- Born: Andrew Gary Kaplan May 18, 1941 (age 85) New York City, U.S.
- Education: Stuyvesant High School Brooklyn College Tel Aviv University Oregon State University (MBA)
- Occupation: Author
- Writing career
- Genre: Spy thriller
- Website: www.andrewkaplan.com

= Andrew Kaplan =

American author

Andrew Gary Kaplan (born May 18, 1941) is an American author, best known for his spy thriller novels. He may also be the world's first "virtual person" with the creation and first release of "Andy-bot", a chat-bot created by the Hereafter company that is available on devices such as smart phones and personal devices like Alexa that exist even after the person has died.

==Biography==
Kaplan was born in Brooklyn, New York on May 18, 1941. He went to Stuyvesant High School and Brooklyn College and after serving in the U.S. Army, he went to Europe and Africa, where he worked as a free-lance journalist and war correspondent for the International Herald Tribune in Paris. He served in the Israeli Army during the Six-Day War of 1967. As a student leader in Israel, he helped start what was initially called the University of the Negev (today, Ben Gurion University of the Negev) and the Israeli Olympic fencing team. After graduating from Tel Aviv University, he earned his MBA at Oregon State University. He has been a technology businessman and is the author of nine international best-selling novels, which have been translated into 22 languages around the world: Hour of the Assassins, Scorpion, Dragonfire (a main selection of the Book of the Month Club in Britain), War of the Raven and the other books of the Scorpion and Homeland series: Scorpion Betrayal, Scorpion Winter, Scorpion Deception, and Homeland: Carrie's Run, a bestselling original novel prequel to the hit award-winning Homeland television series . His second book in the Homeland series, Homeland: Saul's Game, won the 2015 Scribe Award for Best Original Media Tie-in Novel. In addition to working with the Homeland TV series, his screenwriting career includes the James Bond movie, Goldeneye.

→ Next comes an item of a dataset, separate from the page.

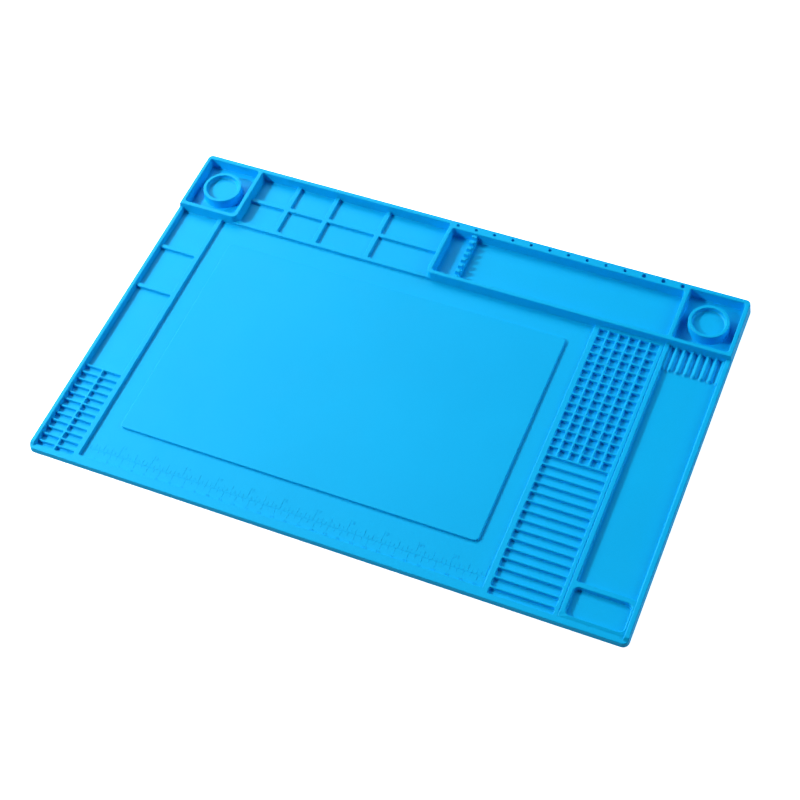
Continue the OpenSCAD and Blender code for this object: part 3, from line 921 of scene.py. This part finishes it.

On August 25, 2019, the Andy-bot, an artificial intelligence-driven "virtual or digital person" in which Andrew in his own voice conversationally recounts stories, thoughts and events in his life in response to questions and comments from whoever is interacting with the personal assistant or smart phone device. The Andy-bot would be available even after the person's death, possibly making it the world's first so-called "virtual person." Andrew is believed to be the first such person to have ever done this, as widely reported in media in the U.S., such as The Washington Post, NBC TV news and around the world, such as China's Tencent media.

==Bibliography==
- Hour of the Assassins (1980, 1987)
- Scorpion (1985)
- Dragonfire (1987)
- War of the Raven (1990)
- Scorpion Betrayal (2012)
- Scorpion Winter (2012)
- Scorpion Deception (2013)
- Carrie's Run: A Homeland Novel (2013)
- Saul's Game: A Homeland Novel (2014)
- Blue Madagascar (2021)
- Once Upon A Villa (2024)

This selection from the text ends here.